The Cavs likely will not be terribly worried about their ability to win Games 4 and 5, because they're the better, more experienced team and nearly went into the fourth quarter down just seven points before Cory Joseph made this buzzer-beater:
Massive underdogs usually win Game 3 if they're going to take any one at all, and the Cavs offense has been so dominant this postseason that it's more likely Game 3 was an outlier than a shift in form. They'll expect a better performance on Monday and remain likely to end the series sooner rather than later.
Nevertheless, the Raptors look reinvigorated and ready to compete in Game 4 and beyond. This win showed impressive character and resilience, enough to suggest that the Raptors should be able to avoid blowouts no matter how well they play from here on out. For that matter, head coach Dwane Casey did not shy away from complaining about inconsistent officiating in his post-game press conference — he arguably protested too much to convince of his point — and seems to be angling for a style that plays to his stars' strengths in an attempt to even the series.

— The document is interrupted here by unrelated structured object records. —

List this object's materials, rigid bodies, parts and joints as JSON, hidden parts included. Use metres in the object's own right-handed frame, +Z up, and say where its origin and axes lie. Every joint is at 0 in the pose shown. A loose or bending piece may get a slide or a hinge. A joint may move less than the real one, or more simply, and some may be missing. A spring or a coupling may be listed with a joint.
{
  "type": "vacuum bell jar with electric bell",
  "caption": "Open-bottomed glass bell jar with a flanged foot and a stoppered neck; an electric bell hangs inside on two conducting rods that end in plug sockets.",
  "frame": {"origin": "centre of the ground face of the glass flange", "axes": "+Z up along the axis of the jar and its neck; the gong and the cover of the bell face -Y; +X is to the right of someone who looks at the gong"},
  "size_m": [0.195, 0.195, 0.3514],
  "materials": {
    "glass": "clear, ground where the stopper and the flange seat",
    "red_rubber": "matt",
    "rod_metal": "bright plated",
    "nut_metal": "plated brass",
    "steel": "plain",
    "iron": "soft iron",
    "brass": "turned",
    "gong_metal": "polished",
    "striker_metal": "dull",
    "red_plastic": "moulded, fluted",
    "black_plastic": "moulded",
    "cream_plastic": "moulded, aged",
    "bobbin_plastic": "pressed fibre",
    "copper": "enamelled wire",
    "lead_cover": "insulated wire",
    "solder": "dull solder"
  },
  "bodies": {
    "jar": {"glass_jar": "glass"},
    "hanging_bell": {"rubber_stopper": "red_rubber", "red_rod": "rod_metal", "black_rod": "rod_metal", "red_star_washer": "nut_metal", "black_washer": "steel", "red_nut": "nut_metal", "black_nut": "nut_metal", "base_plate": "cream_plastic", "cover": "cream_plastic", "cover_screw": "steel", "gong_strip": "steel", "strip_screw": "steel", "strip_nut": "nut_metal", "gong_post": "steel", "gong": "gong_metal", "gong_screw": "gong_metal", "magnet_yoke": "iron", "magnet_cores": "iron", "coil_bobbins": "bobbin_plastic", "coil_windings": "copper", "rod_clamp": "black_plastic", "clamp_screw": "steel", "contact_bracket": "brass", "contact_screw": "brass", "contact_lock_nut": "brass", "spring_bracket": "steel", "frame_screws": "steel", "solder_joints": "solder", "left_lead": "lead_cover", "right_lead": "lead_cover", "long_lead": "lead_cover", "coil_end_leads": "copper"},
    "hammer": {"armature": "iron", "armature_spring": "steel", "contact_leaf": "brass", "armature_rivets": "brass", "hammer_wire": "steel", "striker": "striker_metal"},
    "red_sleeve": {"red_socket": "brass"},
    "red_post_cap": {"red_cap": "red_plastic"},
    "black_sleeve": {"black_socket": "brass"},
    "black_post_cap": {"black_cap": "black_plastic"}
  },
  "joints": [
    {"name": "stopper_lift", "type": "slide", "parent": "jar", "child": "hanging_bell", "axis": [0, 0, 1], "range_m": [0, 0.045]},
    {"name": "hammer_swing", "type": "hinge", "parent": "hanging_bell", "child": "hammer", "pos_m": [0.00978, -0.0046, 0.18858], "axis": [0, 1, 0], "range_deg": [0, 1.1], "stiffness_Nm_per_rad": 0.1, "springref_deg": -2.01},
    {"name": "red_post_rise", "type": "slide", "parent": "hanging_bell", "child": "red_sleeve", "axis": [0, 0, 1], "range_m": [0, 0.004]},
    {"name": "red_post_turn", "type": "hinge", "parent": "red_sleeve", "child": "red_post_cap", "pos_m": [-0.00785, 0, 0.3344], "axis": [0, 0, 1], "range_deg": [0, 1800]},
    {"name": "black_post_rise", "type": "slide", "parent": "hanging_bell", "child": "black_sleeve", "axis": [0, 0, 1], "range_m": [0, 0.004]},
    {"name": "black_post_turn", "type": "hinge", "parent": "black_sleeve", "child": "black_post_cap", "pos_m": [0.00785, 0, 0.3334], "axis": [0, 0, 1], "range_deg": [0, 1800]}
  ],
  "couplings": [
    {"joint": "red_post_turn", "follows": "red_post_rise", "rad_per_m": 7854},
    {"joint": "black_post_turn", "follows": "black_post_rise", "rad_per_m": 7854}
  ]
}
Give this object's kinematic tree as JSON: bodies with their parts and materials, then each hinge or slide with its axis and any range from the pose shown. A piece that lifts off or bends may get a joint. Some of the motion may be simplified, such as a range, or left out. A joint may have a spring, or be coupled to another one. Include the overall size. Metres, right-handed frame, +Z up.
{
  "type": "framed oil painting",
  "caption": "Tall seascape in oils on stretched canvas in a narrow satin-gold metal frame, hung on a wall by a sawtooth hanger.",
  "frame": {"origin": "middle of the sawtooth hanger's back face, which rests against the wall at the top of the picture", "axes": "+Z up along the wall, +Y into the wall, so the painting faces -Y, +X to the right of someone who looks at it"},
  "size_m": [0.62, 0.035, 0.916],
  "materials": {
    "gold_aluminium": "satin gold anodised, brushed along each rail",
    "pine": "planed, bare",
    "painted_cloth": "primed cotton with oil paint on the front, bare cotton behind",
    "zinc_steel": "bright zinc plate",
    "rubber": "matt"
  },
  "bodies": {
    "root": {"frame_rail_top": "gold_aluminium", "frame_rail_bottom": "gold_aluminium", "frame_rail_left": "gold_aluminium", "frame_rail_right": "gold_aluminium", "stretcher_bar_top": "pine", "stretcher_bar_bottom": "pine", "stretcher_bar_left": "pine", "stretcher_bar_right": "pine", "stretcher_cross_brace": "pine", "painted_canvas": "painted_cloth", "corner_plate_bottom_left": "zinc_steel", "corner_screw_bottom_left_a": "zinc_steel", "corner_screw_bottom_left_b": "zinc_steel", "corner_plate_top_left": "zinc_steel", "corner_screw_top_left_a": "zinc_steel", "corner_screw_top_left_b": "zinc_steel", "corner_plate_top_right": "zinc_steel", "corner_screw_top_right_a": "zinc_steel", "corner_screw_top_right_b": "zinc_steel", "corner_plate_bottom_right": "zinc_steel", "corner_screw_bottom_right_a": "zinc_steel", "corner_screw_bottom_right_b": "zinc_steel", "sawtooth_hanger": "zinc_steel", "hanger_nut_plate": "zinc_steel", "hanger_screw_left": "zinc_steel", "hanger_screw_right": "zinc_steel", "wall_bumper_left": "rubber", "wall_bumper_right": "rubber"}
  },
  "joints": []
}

Again, the Cavs aren't in extreme danger just yet. Whatever results come to pass, though, the Raptors have given everyone reason to pay a lot more attention to what looked like a chore of a series. Another win like this one would change that dynamic considerably and perhaps bring back the ever-present pressure that seemed to test the Cavs' chemistry throughout the regular season. If nothing else, Cleveland no longer looks impervious to whatever the rest of the East throws its way.